I don't think I have any of the fabric to weigh against the film, but I'll look and see.
EJ
ferincr
Apr 12, 2005, 10:33 PM
Don't worry for me.
I thought for a moment that fabric might be stronger than film, but it doesn't seem like.
Anyway I don't need to add any extra weight.
Today I compared the pine I used for spars (can't get spruce here) with the spruce that came with the Aquila XL short kit and is 1/3 heavier. (I'm kind of dissapointed)
Problems without solutions aren't problem any more.
Fer
Thermalin
Apr 13, 2005, 12:50 AM
As far as covering with monokote.... don't laugh.. read the directions and follow them religously. Poly wings.. use four pieces. A heat gun with a glove is the best method for compound curves, etc.. just work slowly and heat and pull, heat and pull... Topflite makes a trim tool that is a godsend as well. You can get perfect seams from 1/8" overlap to I believe 1/2 inch. There is a book as well from the 70's "covering secrets" I beleive that goes over every possible situation, after I read it (recently).. my covering skills increased exponentially.
flyingdogtwo
Apr 15, 2005, 10:23 AM
Never was sure which is more evil, Monokote or a heli. Wait till you try to remove transparent red (mono). Guess pink balsa isn't all that bad.
schrederman
Apr 15, 2005, 10:57 AM
When you are trying to remove wrinkles, it's often thought that the wrinkled area is all that needs to be shrunk. Be sure the edges are down firm and also shrink all the monokote area perpindicular to the wrinkles. That pulls many of them out without reshrinking the wrinkled area. After that is accomplished, I always go over the whole thing again with a heat gun to try to even out the pull. On a wing with open bays, I do one bay at a time, doing the top and then the bottom. That saves a lot of warping due to cover pull.

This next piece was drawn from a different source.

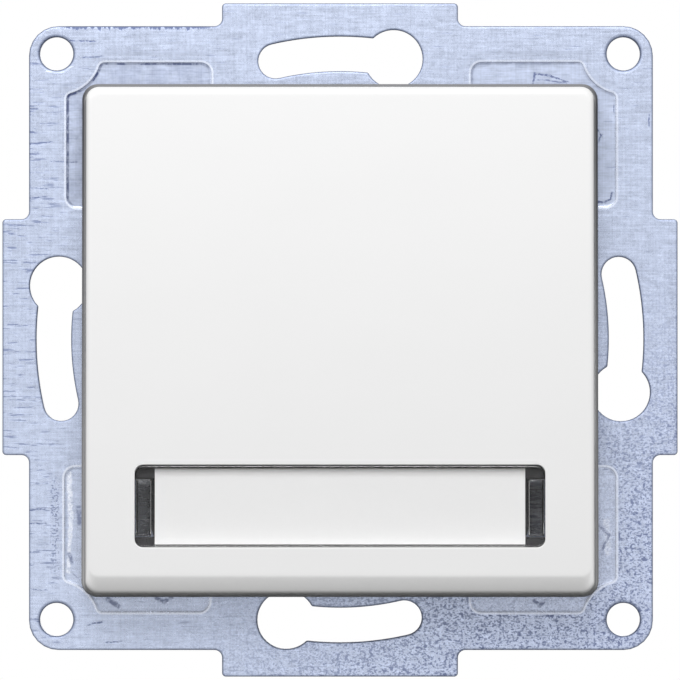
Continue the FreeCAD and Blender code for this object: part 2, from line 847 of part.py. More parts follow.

Prevention is worth more than cure. When applying any covering, pull before tacking down. Make it as tight as possible before shrinking...

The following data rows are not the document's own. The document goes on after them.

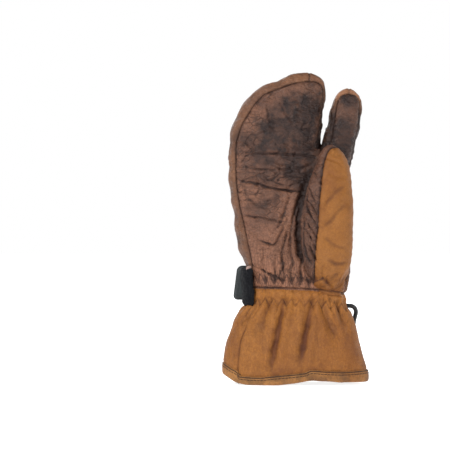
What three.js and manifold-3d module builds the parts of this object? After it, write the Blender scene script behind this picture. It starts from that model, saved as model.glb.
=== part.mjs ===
// A right-hand three-finger leather ski glove, standing on its cuff with the palm facing -Y.
//
// The glove is built in layers from the outside in: leather panels, insulation and a fleece
// lining. A gauntlet cuff with a turned hem carries the elasticated wrist, the hand, a shared
// pocket for three fingers (the mitten), a separate index finger and a thumb. A hook-and-loop
// strap crosses the back of the wrist and a snap hook hangs from a leather loop on the cuff.
//
// Frame, in millimetres: +Z up, -Y out of the palm, +X towards the thumb, origin on the
// ground under the middle of the glove.

import * as THREE from "three";
import { mergeVertices } from "three/addons/utils/BufferGeometryUtils.js";
import Module from "manifold-3d";

const wasm = await Module();
wasm.setup();

// ---------------------------------------------------------------- driving dimensions

const LEATHER = 1.2; // thickness of the outer hide
const PADDING = 5; // thickness of the insulation
const LINING = 1.2; // thickness of the fleece
const ELASTIC = 1.2; // thickness of the gathering elastics
const GAP = 0.4; // clearance between neighbouring layers
const SEAM_GAP = 0.3; // clearance between two panels at their seam
const ROUNDNESS = 2.4; // exponent of the rounded sections: 2 is an ellipse
const AROUND = 20; // facets round a section

const PADDING_OUT = LEATHER + GAP;
const PADDING_IN = PADDING_OUT + PADDING;
const LINING_OUT = PADDING_IN + GAP;
const LINING_IN = LINING_OUT + LINING;

const HEM_TOP = 11; // height of the turned hem
const WRIST_Z = 80; // height of the wrist's bending axis
const WRIST_SEAM_Z = 97; // where the palm is sewn to the cuff
const WRIST_BEVEL = THREE.MathUtils.degToRad(16); // slope of the ends that face each other at the wrist
const KNUCKLE_Z = 251; // height of the bending axis of the mitten and the index finger
const KNUCKLE_CURL = THREE.MathUtils.degToRad(60); // furthest curl that the palm leaves room for
const CROTCH_X = 25.6; // middle of the slot between mitten and index finger
const CROTCH_Z = 242; // foot of that slot
const THUMB_Z = 124; // height of the thumb's foot
const HAND_SEAM_INSET = 8; // from the silhouette to the seam of the palm and back panels
const INDEX_SEAM_INSET = 6;
const THUMB_SEAM_INSET = 9;
const CUFF_SEAM_X = -59; // seam of the cuff's side panel
const LOWER_ELASTIC = [63, 72]; // heights of the gathering elastics
const UPPER_ELASTIC = [99, 108];
const PILE_EDGE_X = -45; // edge of the loop pile on the little-finger side of the wrist
const GUSSET_FOOT_Z = 117; // where the strips down the two sides of the hand begin
const INDEX_ROOT_Z = 214; // seam at the root of the index finger
const BACK_SPLIT_Z = 186; // seam across the back, under the knuckles

const STRAP_LOW = 88;
const STRAP_HIGH = 119;
const STRAP_THICKNESS = 2;
const STRAP_END_X = -34; // where the strap leaves the wrist and its free end begins
const STRAP_TAB_LENGTH = 28;

const MIDDLE_X = -0.75; // the middle of the glove's box, in the coordinates of the shapes below
const MIDDLE_Y = -10.3;

const FAR = 400; // larger than the glove, for cutting blocks

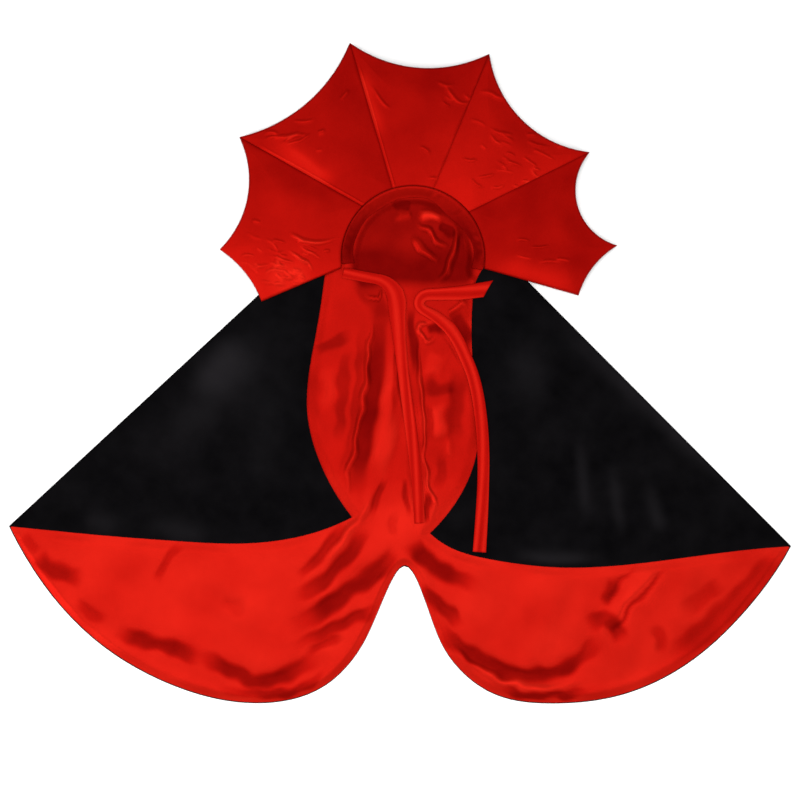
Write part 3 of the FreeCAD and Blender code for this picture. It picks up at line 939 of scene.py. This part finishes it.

Hope that helps you out...
Jack Womack
kwmtrubrit
Apr 17, 2005, 01:13 AM
Hey Guys,
Thanks for all the tips. I went and got a heat gun, man those things are quick. I'm trying to learn how to use it on a wing tip with compound curves, that really tries one's "model smashability." I'm trying to finish this thing and fly it tomorrow.
Cheers,
Keith
Thermalin
Apr 19, 2005, 11:06 PM
for compounds it helps to have a glove so you can pull as you heat.. or I think there are even tools put out by Topflite that assist in grabbing the covering as you heat...
Mike
kwmtrubrit
Apr 19, 2005, 11:38 PM
Thanks Mike,
I did wear a leather glove and it worked fairly well in preventing my hand from becoming a crispy critter. At first I thought all was going well, but as I pulled it into the shape of the wing tip, the excess that would cover the rest, shrunk and became hard. After a couple of attempts I did it with an iron and three pieces of covering. I'm not that happy with it, but that's the way it goes. As one of my flying friends said, "You can't see the screw up's when it's up in the air." I did want this to be good though.
Keith
sa-woody
Apr 21, 2005, 09:26 PM
Just to get my 2 cents worth into the mix; Monokote will have its greatest shrinkage in it's length. What I mean is that if you will remember that the longest horizontal portion (the 6 foot length of the roll) will shrink more than the 26 inch width and apply it accordingly you will have a tighter covering job with fewer wrinkles.
ejett
Apr 21, 2005, 10:11 PM
Just to get my 2 cents worth into the mix; Monokote will have its greatest shrinkage in it's length. What I mean is that if you will remember that the longest horizontal portion (the 6 foot length of the roll) will shrink more than the 26 inch width and apply it accordingly you will have a tighter covering job with fewer wrinkles.
Especially important to remember on open bay structures like the GL and Chrysalis where the wrong orientation will aggravate covering sag between ribs.